Below are the famous traditional art forms of Srinagar

a) Bhand Pather

Bhand Pather is a combination of dance and play performed in mocking style as a traditional theatre art. Plays depicting various social evils, local tradition and cultures form the theme and is performed by a team on 12 to 15 artists. These plays involve light music, as well.

b) Chakri

Chakri is the most famousKashmiri folk music, resembling Uttar Pradesh’s chakra of the mountain regions. Garaha, Rabab, and Sarangi were traditionally used, however, the harmonium has become an additional melody maker in this musical forms.

c) Sufiana Music

Sufiana music was introduced in Kashmir from Iran during 15th century. Finding wide acceptance in Kashmir, it has taken a different form by incorporating Indian ragas, thereby evolving itself in a unique style. Instruments like Santoor, Tabla, Sitar, Wasool and Kashmiri Saz are used in this musical form. Hafiz Nagam is part of this music where the female dancers move their feet to the rhythmic music played by their male counterparts.

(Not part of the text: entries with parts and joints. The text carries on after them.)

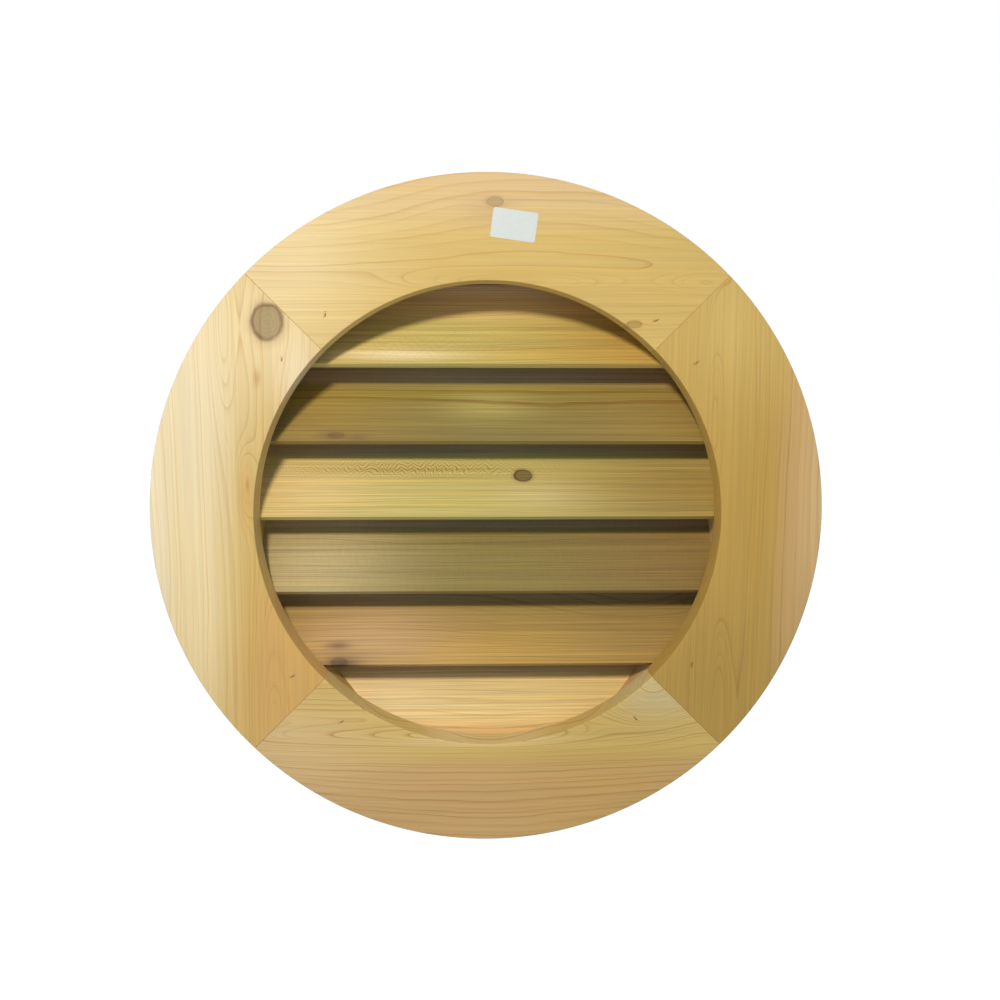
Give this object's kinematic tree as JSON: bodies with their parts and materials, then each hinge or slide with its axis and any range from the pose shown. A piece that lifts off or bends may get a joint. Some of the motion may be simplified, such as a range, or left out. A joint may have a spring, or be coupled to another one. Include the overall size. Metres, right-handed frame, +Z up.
{
  "type": "round gable vent",
  "caption": "Round wooden gable vent: a flat mitred ring frame around sloping louvres that sit in grooves of a shallow body, with wire cloth over the back.",
  "frame": {"origin": "centre of the round vent in the plane of the face frame's back, where it lies on the wall", "axes": "+Z up, +X to the right seen from the front, +Y into the wall; the front looks along -Y"},
  "size_m": [0.5842, 0.0898, 0.5842],
  "materials": {
    "cedar_face": "bare planed cedar, satin, with end-to-end grain and mitre seams",
    "cedar_body": "bare sawn cedar, matte",
    "cedar_louvre": "bare planed cedar, satin, each board its own tone",
    "steel_wire": "bright galvanised wire",
    "screen_wire": "woven wire, dull grey",
    "label_paper": "blank white sticker, slightly satin"
  },
  "bodies": {
    "root": {"face_board_top": "cedar_face", "face_board_right": "cedar_face", "face_board_bottom": "cedar_face", "face_board_left": "cedar_face", "body_board_top": "cedar_body", "body_board_upper_right": "cedar_body", "body_board_right": "cedar_body", "body_board_lower_right": "cedar_body", "body_board_bottom": "cedar_body", "body_board_lower_left": "cedar_body", "body_board_left": "cedar_body", "body_board_upper_left": "cedar_body", "louvre_1": "cedar_louvre", "louvre_2": "cedar_louvre", "louvre_3": "cedar_louvre", "louvre_4": "cedar_louvre", "louvre_5": "cedar_louvre", "louvre_6": "cedar_louvre", "insect_screen": "screen_wire", "face_staples": "steel_wire", "corner_brads": "steel_wire", "louvre_brads": "steel_wire", "screen_staples": "steel_wire"}
  },
  "joints": []
}
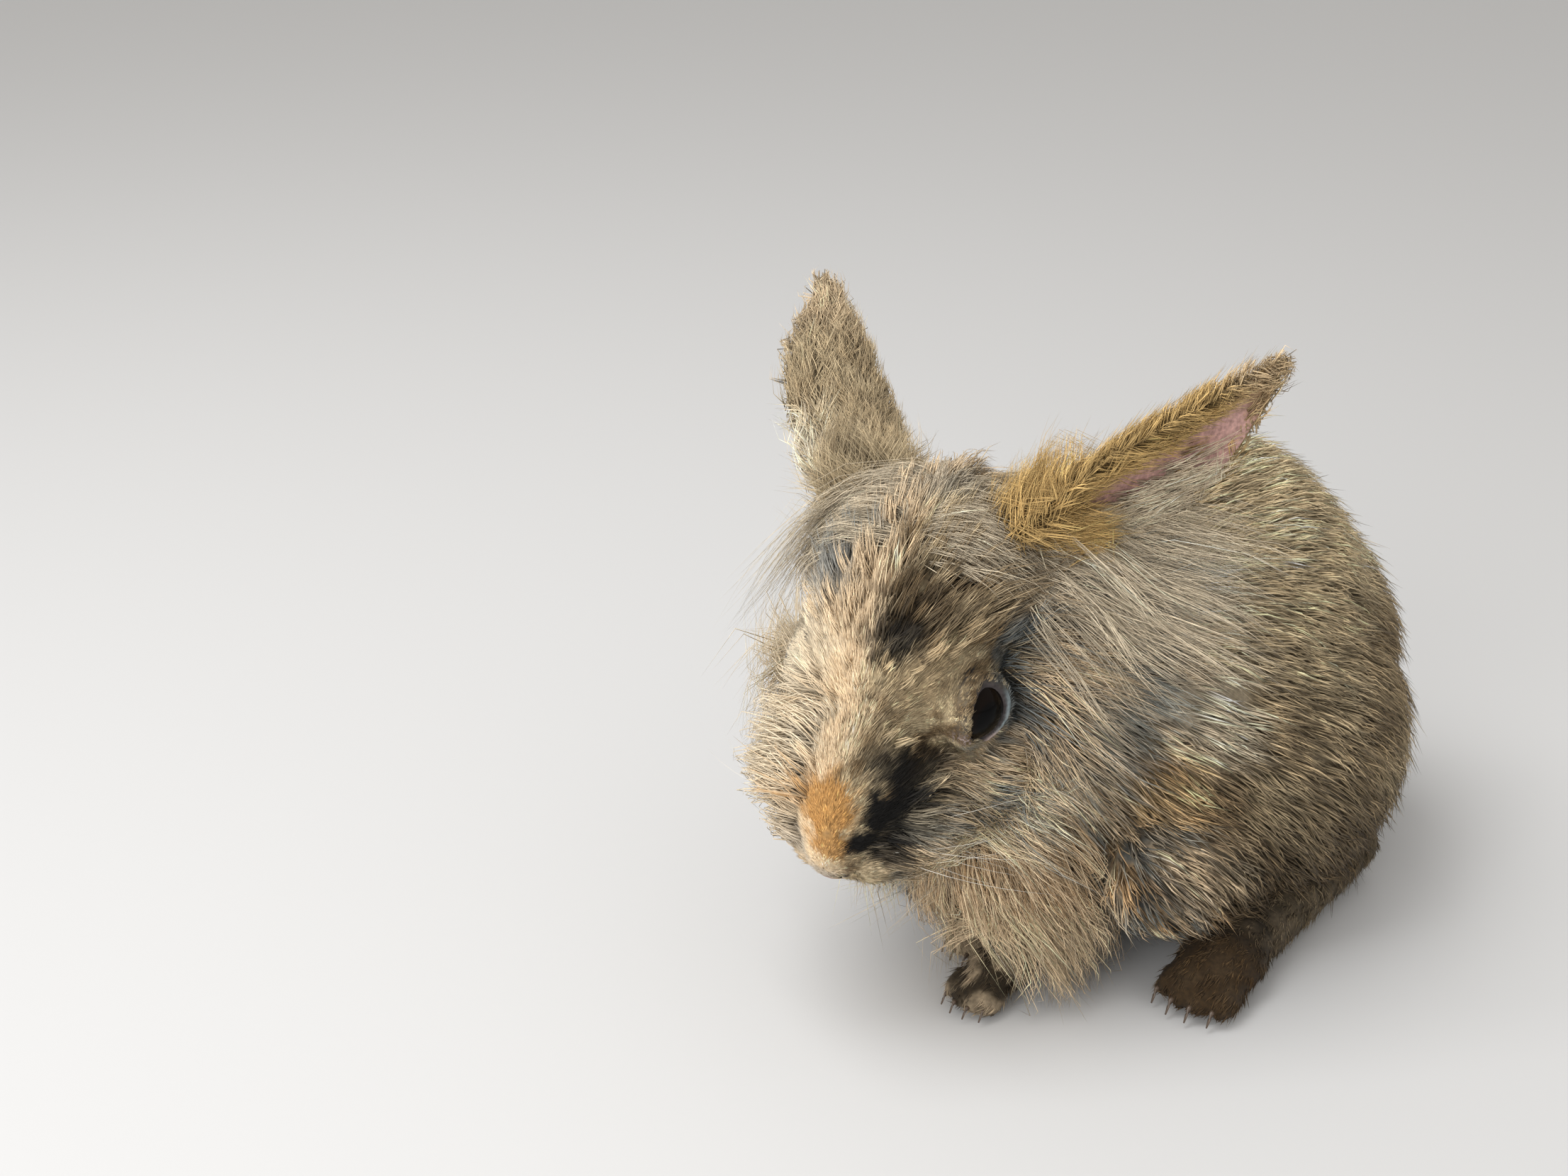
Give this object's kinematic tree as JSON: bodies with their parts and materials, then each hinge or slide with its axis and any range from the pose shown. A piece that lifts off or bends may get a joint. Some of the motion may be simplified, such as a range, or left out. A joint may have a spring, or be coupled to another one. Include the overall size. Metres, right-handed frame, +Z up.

The tallest Ustad Ghulam Mohammed Qaleenbaft is followed by his disciples Ustad Abdul Ghani Namathali and Ustad Ghulam Mohd. Saznawaz. They teach Sufiana music to many artists and local Kashmiri families. Only a few families are, however, seen practicing this music while Ustad Ghulam Mohd. Qaleenbaft suffers health issues.

Best Time to Visit Srinagar

April to October is the best time to visit Srinagar as the temperature ranges between 14ºC to a 30ºC during this period. Also during this time the local festivals like Khir Bhawani and Baisakhi are celebrated with grandeur.
Weather during winters is freezing and harsh as the temperature falls below zero degrees, with little rain and snowfall throughout the day blocking roads and making life difficult. Therefore, a winter holiday is not recommended here.

How to Reach

By Air

Srinagar has a domestic airport that is serviced by private jets, public and private airlines with major cities and metros of the country like Delhi, Mumbai, Kolkata etc.

By Road

Srinagar is well connected by roads leading to Delhi (876 kilometers), Chandigarh (630 kilometers), Jammu (290kilometers), Gulmarg (48 kilometers), Leh (434 kilometers), Pahalga, (96 kilometers) and Sonamarg (88 kilometers)

By Rail

Jammu station is the key junction for this region, and this is the neatest railway station to Srinagar. Trains going to and fro Delhi, Mumbai, Kolkata and other major cities are connected to the Jammu railway station.